Keraton Sejagat dan Sunda Empire, Mengapa Bisa tertipu Kerajaan Fiktif
- bbc
Dalam beberapa penelitiannya, Bayu Dardias Kurniadi menemukan ada sekitar 47 kerajaan yang muncul usai reformasi dan disebutnya memiliki tiga motif.
Pertama, motif politik. Dalam sejarah partai politik Indonesia, masyarakat Indonesia bebas memilih partai dan tidak hanya tiga partai seperti masa orde baru, katanya.
Hal ini dimanfaatkan sejumlah orang untuk mengambil kesempatan untuk menokohkan diri dan menghidupkan lagi kerajaannya, seperti di Ternate dan Tidore.
"Mereka merevitalisasi kerajaan yang sudah mati selama 50 tahun dan menobatkan diri sebagai sultan kemudian terpilih sebagai anggota DPR dan DPD," ungkapnya
Motif kedua, lanjutnya, penguatan budaya lokal seperti yang dilakukan almarhum Syaukani, di Kutai Kartanegara.
Menurut Bayu, dia merevitalisasi kerajaan sebagai penguatan budaya lokal.
"Dan motif ketiga, ini penumpang gelap," katanya.
Penumpang gelap, menurut Bayu, merevitalisasi kerajaan yang sudah sangat jauh matinya ke belakang, lebih dari 50 tahun dan sudah tidak jelas lagi genetiknya.
Mereka juga munculkan lagi keraton yang sama sekali baru, paparnya.
Bayu mencontohkan di Palembang. Di kota itu, menurutnya, ada dua orang yang mengaku sebagai Sultan Mahmud Badarudin III. Keduanya, lanjutnya, memiliki bisnis jual beli gelar kepada orang luar dengan gelar datuk.
"Yang satu mungkin ada jejaknya, yang satu tidak. Mereka menggunakan itu untuk kepentingan pribadi dan kepentingan psikologis," katanya.

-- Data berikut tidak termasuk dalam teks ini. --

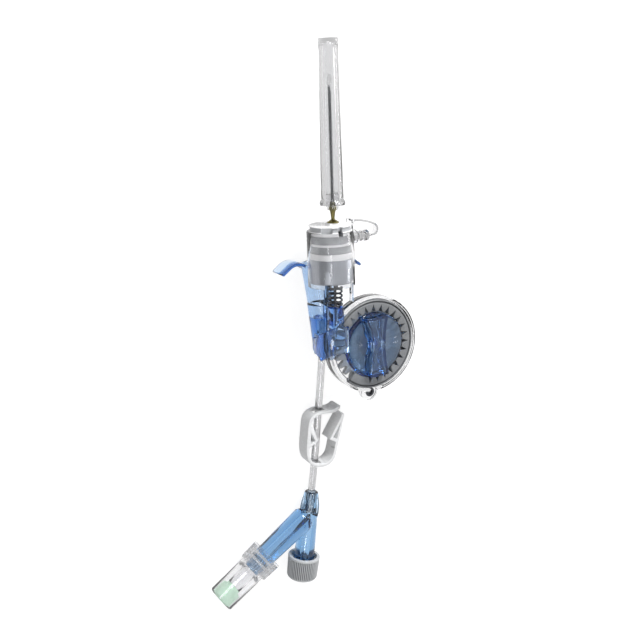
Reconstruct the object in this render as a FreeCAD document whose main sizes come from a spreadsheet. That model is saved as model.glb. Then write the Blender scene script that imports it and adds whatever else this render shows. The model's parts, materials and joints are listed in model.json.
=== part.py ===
import FreeCAD, Part
import math
import os
import Sketcher

os.makedirs("parts", exist_ok=True)
doc = FreeCAD.newDocument("iv_cannula")
sheet = doc.addObject("Spreadsheet::Sheet", "Sheet")
V = FreeCAD.Vector

# Driving sizes in millimetres and degrees
sizes = {
    # Frame: the set lies on its back. X across, Y along the needle, Z up from the table.
    "axis_up": 15.1,  # needle axis above the table
    "line_up": 5.85,  # tubing and connector axis above the table
    "barrel_back": 2.0,  # barrel axis below the needle axis
    # Needle, catheter and shield
    "shield_clear": 1.3,  # mouth of the needle shield above the hub's face
    "shield_long": 48.2,  # length of the needle shield
    "shield_lip": 0.45,  # lip of the shield mouth
    "shield_wall": 1.37,  # wall of the shield near its mouth
    "shield_tip_wall": 1.3,  # side wall of the shield near its closed end
    "shield_fit": 0.03,  # clearance of the shield on the hub
    "shield_tip_bore_r": 1.55,  # bore at the closed end
    "shield_end_wall": 1.2,  # closed end wall
    "hub_seat": 4.1,  # lower face of the hub above the ferrule's foot
    "nose_r": 2.05,  # outside of the catheter hub
    "nose_long": 4.8,  # length of the catheter hub
    "cath_wall": 0.15,  # wall of the catheter
    "cath_fit": 0.07,  # clearance of the needle in the catheter
    "cath_seat": 2.05,  # lower end of the catheter above the hub's face
    "cath_long": 37.65,  # length of the catheter
    "cath_taper": 1.8,  # taper at the catheter tip
    "cath_tip_wall": 0.06,  # wall at the catheter tip
    "needle_r": 0.43,  # needle outside
    "needle_wall": 0.18,  # wall of the needle
    "needle_in": 2.4,  # needle inside the guide tube
    "needle_short": 3.1,  # point of the needle behind the catheter tip
    "bevel_angle": 16,  # slant of the needle point
    "ferrule_foot_r": 1.9,  # foot radius of the crimp ferrule
    "ferrule_ball_r": 1.2,  # ball radius of the crimp ferrule
    # Plunger
    "plunger_y": 29.8,  # lower face of the ringed plunger
    "plunger_long": 10.2,  # height of the ringed plunger
    "plunger_r": 6.72,  # rings of the plunger
    "foot_ring": 1.9,  # height of the plunger's lowest ring
    "band_a_y": 4.16,  # first ring above the plunger's foot
    "band_a_wide": 0.72,  # height of the first ring
    "band_b_y": 7.27,  # second ring above the plunger's foot
    "band_b_wide": 1.33,  # height of the second ring
    "rim_thick": 0.3,  # thin top disc of the plunger
    "groove_deep": 0.42,  # depth of the plunger's grooves
    "plunger_wall": 1.1,  # wall of the plunger at its grooves
    "plunger_roof": 1.6,  # end wall of the plunger
    "boss_r": 1.5,  # needle boss inside the plunger
    "sleeve_long": 7.5,  # length of the steel sleeve
    "sleeve_fit": 0.06,  # clearance of the sleeve in the barrel
    "sleeve_wall": 0.8,  # wall of the steel sleeve
    "key_wide": 3.4,  # key on top of the plunger
    "key_high": 0.8,  # height of the key
    # Barrel
    "barrel_y": 21.0,  # lower edge of the barrel
    "barrel_long": 17.2,  # length of the barrel
    "press_room": 0.8,  # free space below the barrel for the pressed plunger
    "barrel_wall": 0.55,  # wall of the barrel
    "barrel_fit": 0.08,  # clearance of the plunger in the barrel
    "slot_wide": 1.7,  # guide slot of the barrel
    "slot_angle": 38,  # side of the guide slot from the front
    "notch_angle": 40,  # side of the notch from the front
    "cutter_in": 0.8,  # slot and notch cutters start inside the bore
    "slot_top_y": 26.8,  # top of the guide slot
    "notch_wide": 3.2,  # side notch of the barrel
    "port_down": 2.9,  # side port below the barrel's top
    "port_wall": 1.0,  # wall of the side port
    "plug_fit": 0.03,  # clearance of the plug in the port
    "port_out": 1.35,  # side port beyond the barrel
    "plug_stem_r": 1.27,  # stem of the port plug
    "plug_stem_long": 1.7,  # length of the plug stem
    "plug_rim_r": 1.75,  # flanges of the port plug
    "plug_neck_r": 1.35,  # neck of the port plug
    "plug_long": 4.4,  # length of the plug outside the port
    "strap_wide": 2.4,  # width of the tether
    "ear_out": 1.0,  # pad of the ear beyond the barrel's bore
    "ear_up": 2.8,  # ear above the barrel's top
    "leg_foot_y": 13.0,  # foot of the barrel's leg
    "tab_foot_y": 15.6,  # foot of the barrel's rear tab
    "strap_thick": 0.6,  # thickness of the tether
    "strap_bend_r": 1.8,  # small bend of the tether
    "strap_bow_r": 19.0,  # long bow of the tether
    # Spring and guide tube
    "spring_r": 2.2,  # mean radius of the spring
    "spring_wire_r": 0.25,  # wire radius of the spring
    "spring_pitch": 1.65,  # pitch of the spring
    "guide_top_y": 14.4,  # top of the guide tube
    "guide_r": 2.65,  # outside of the guide tube
    "guide_fit": 0.09,  # clearance of the needle in the guide tube
    # Winged body
    "funnel_y": -3.1,  # lower end of the funnel
    "funnel_step_y": 13.7,  # step on the funnel
    "funnel_top_y": 27.0,  # top of the funnel
    "funnel_end_r": 2.95,  # radius at the lower end
    "funnel_step_a": 4.75,  # half width at the step
    "funnel_step_b": 4.35,  # half depth at the step
    "funnel_top_a": 6.4,  # half width at the top
    "funnel_top_b": 5.6,  # half depth at the top
    "funnel_wall": 0.9,  # wall of the funnel
    "cavity_y": 9.2,  # floor of the funnel
    "wing_deep": 7.5,  # depth of the wings above the table
    "wing_thick": 0.9,  # thickness of the wings
    "wing_bow_x": 8.6,  # centre of the wing bow, across
    "wing_bow_y": 22.7,  # centre of the wing bow, along
    "wing_bow_r": 4.75,  # mean radius of the wing bow
    "wing_tail": 2.7,  # straight end of the wing
    "collar_r": 5.96,  # outside of the collar
    "collar_wall": 1.06,  # wall of the collar
    "collar_back": 2.5,  # collar axis below the needle axis
    "tongue_r": 4.15,  # round end of the tongue
    "tongue_thick": 1.6,  # thickness of the tongue
    # Dial
    "dial_x": 13.3,  # dial axis, across
    "tray_wall": 0.7,  # wall of the dial housing
    "ring_gap": 0.3,  # gap between the index ring and the housing
    "tray_under": 3.9,  # back of the housing below the needle axis
    "tray_floor": 0.8,  # floor of the housing
    "tray_front": 0.9,  # front edge above the needle axis
    "collar_gap": 0.3,  # collar above the dish's rim
    "lug_r": 3.0,  # lug of the housing
    "lug_aside": 0.4,  # lug centre beside the dial axis
    "lug_out": 1.0,  # lug centre outside the housing
    "lug_thick": 2.2,  # thickness of the lug
    "eyelet_r": 1.3,  # outside of the eyelet
    "eyelet_wall": 0.5,  # wall of the eyelet
    "eyelet_flange": 0.3,  # flange of the eyelet
    "ring_rim": 0.9,  # ring outside the wire's groove
    "ring_web": 3.05,  # ring inside the wire's groove
    "ring_front": 0.7,  # front of the index ring above the needle axis
    "ring_round": 0.5,  # rounded outer rim of the ring
    "ring_start": 230,  # angle of the ring's end block
    "ring_open": 11.8,  # gap between the ring's end and the wire's crossing
    "ball_before": 3.3,  # end of the wire before the ring's end block
    "vee_deep": 2.15,  # depth of the vee notches
    "vee_wide": 1.6,  # width of the vee notches at the bore
    "teeth": 27,  # teeth of the drive gear
    "vee_count": 19,  # notches of the index ring
    "vee_first": 262.7,  # angle of the first notch
    "gear_out": 0.05,  # root of the gear beyond the ring's bore
    "tooth_out": 2.35,  # tip of the gear beyond the ring's bore
    "gear_gap": 0.1,  # gap between gear and housing floor
    "stack_gap": 0.05,  # gap between gear and ring
    "gear_thick": 1.65,  # thickness of the gear
    "tooth_root": 2.1,  # tooth width at the root
    "tooth_tip": 1.1,  # tooth width at the tip
    "dish_gap": 0.35,  # gap between dish and index ring
    "dish_rim_up": 1.0,  # rim of the dish above the needle axis
    "dish_floor_r": 6.2,  # floor of the dish
    "hub_r": 3.4,  # hub of the dish
    "hub_step": 0.6,  # hub above the dish's floor
    "dish_wall": 0.9,  # wall of the dish
    "grip_up": 4.2,  # front of the grip above the needle axis
    "grip_waist": 2.3,  # half width of the grip at its waist
    "grip_reach": 9.8,  # half length of the grip
    "grip_foot": 3.6,  # half width of the grip at its ends
    "grip_flare": 4.6,  # flared corner of the grip
    "grip_neck": 2.6,  # half width of the grip beside its waist
    "grip_wall": 0.9,  # wall of the grip
    "pin_r": 1.45,  # axle pin
    "pin_fit": 0.05,  # clearance of gear and knob on the pin
    "pin_over": 0.2,  # head of the pin above the needle axis
    "pin_head": 0.9,  # thickness of the pin's head
    "pin_head_r": 2.3,  # head of the axle pin
    "wire_r": 0.15,  # guide wire
    "wire_over": 0.7,  # radius of the wire's groove beyond the needle axis
    "groove_half": 0.25,  # half width of the wire's groove
    "wire_ball_r": 0.55,  # ball at the wire's end
    "wire_short": 3.0,  # front end of the wire behind the needle's point
    # Tubing
    "tube_r": 1.25,  # extension tube outside
    "tube_wall": 0.5,  # wall of the extension tube
    "tube_top_y": 8.5,  # upper end of the tube
    "bend_a_y": -0.5,  # first bend of the tube, along
    "bend_b_x": -1.92,  # second bend of the tube, across
    "bend_b_y": -18.0,  # second bend of the tube, along
    "bend_c_run": 6.1,  # third bend of the tube, above the connector
    "tube_in": 7.2,  # tube inside the connector
    "relief_gap": 0.5,  # flare of the funnel round the tube
    "relief_long": 6.7,  # depth of the flare
    # Pinch clamp
    "clamp_wide": 5.8,  # width of the pinch clamp
    "clamp_x": -1.5,  # middle of the clamp, across
    "clamp_y": -31.8,  # middle of the clamp, along
    "clamp_up": 9.0,  # latch above the middle
    "clamp_down": 9.3,  # foot below the middle
    "clamp_back": 6.7,  # back wall from the middle
    "clamp_front": 6.8,  # free end of the front arm from the middle
    "clamp_hole_gap": 0.35,  # gap between the clamp's holes and the tube
    "clamp_wall": 1.1,  # wall of the pinch clamp
    # Connector
    "conn_x": -6.12,  # top of the connector, across
    "conn_y": -51.0,  # top of the connector, along
    "conn_lean": 9.3,  # lean of the connector
    "nose_neck_r": 2.3,  # top of the connector nose
    "flutes": 6,  # flutes round the nose
    "flute_wide": 1.1,  # width of a flute
    "nose_wide_r": 3.25,  # widest part of the connector nose
    "nose_run": 8.8,  # length of the connector nose
    "run_r": 3.0,  # main run below the nose
    "run_end_r": 3.6,  # main run at its lower end
    "run_long": 27.0,  # length of the connector
    "arm_from": 8.0,  # where the side arm starts
    "arm_turn": 47.5,  # angle of the side arm
    "arm_r": 4.1,  # side arm at its root
    "arm_end_r": 3.6,  # side arm at its end
    "arm_long": 21.6,  # length of the side arm
    "arm_spigot_r": 2.9,  # spigot of the side arm
    "arm_spigot_long": 5.0,  # length of the spigot
    "lumen_r": 1.0,  # flow bore of the connector
    # Caps
    "vent_over": 3.8,  # overlap of the vent cap on the connector
    "vent_long": 8.0,  # height of the vent cap
    "vent_wall": 1.1,  # wall of the vent cap at its mouth
    "vent_draft": 0.3,  # taper of the vent cap
    "vent_gap": 0.75,  # mouth of the vent cap round the connector
    "lock_over": 2.4,  # lock collar over the arm
    "lock_long": 6.8,  # length of the lock collar
    "lock_gap": 1.05,  # lock collar beyond the injection cap
    "lock_draft": 0.25,  # taper of the lock collar
    "lock_wall": 0.9,  # wall of the lock collar
    "cap_step": 1.8,  # injection cap beyond the arm's spigot
    "cap_wall": 0.8,  # wall of the injection cap
    "cap_long": 18.7,  # injection cap beyond the arm
    "cap_fit": 0.02,  # clearance of the caps on the connector
    "stopper_long": 6.2,  # length of the stopper
    "inner_r": 2.6,  # inner sleeve of the injection cap
    "inner_wall": 0.5,  # wall of the inner sleeve
}
for row, (alias, value) in enumerate(sizes.items(), 1):
    sheet.set("A%d" % row, alias.replace("_", " "))
    sheet.set("B%d" % row, str(value))
    sheet.setAlias("B%d" % row, alias)
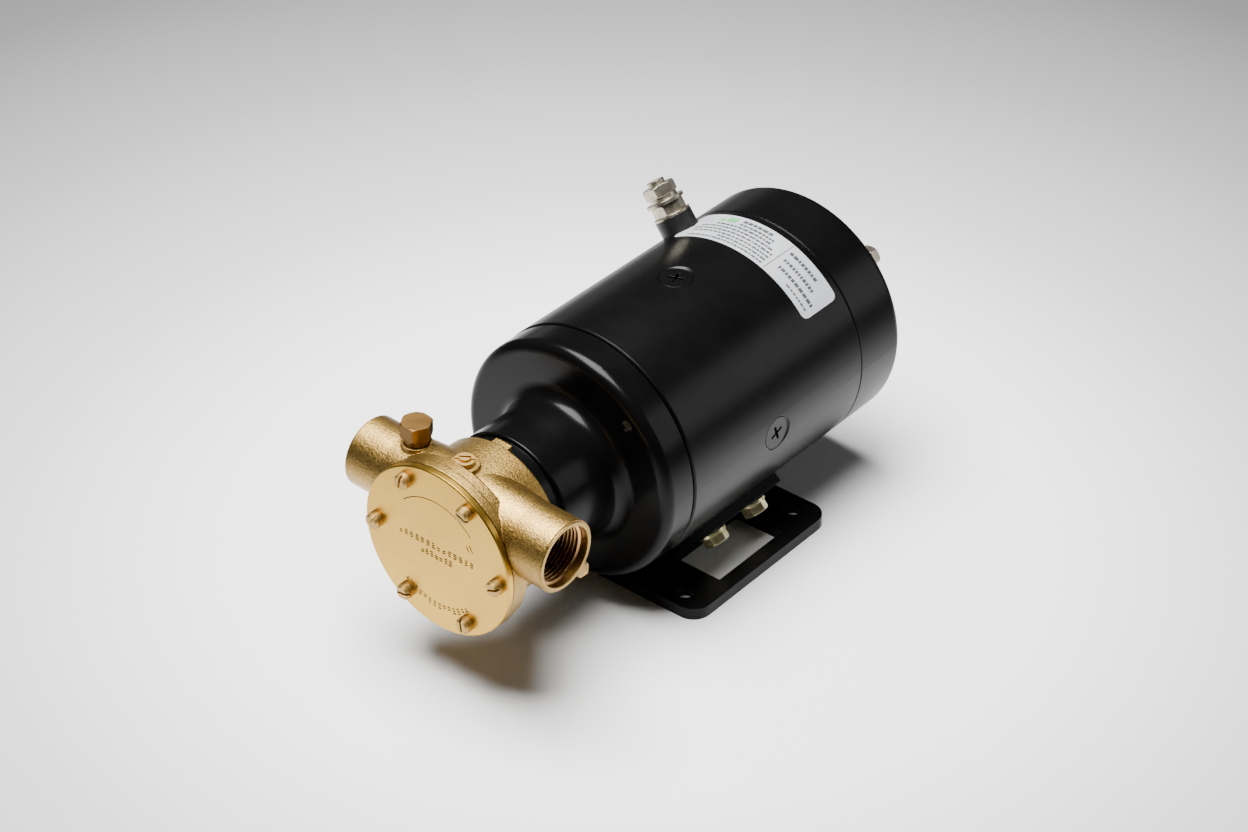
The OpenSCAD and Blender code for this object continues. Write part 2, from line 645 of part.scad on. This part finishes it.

Selain di Palembang, Bayu juga menemukan di Blora, dan di Demak. Dulunya, yang mengaku sebagai keturunan raja Demak, menurut Bayu, adalah tukang pijat, Mbah Minto.
Dia mengaku mendapatkan amanah dari kakeknya yang mukso untuk mendirikan lagi keraton Demak, tambahnya.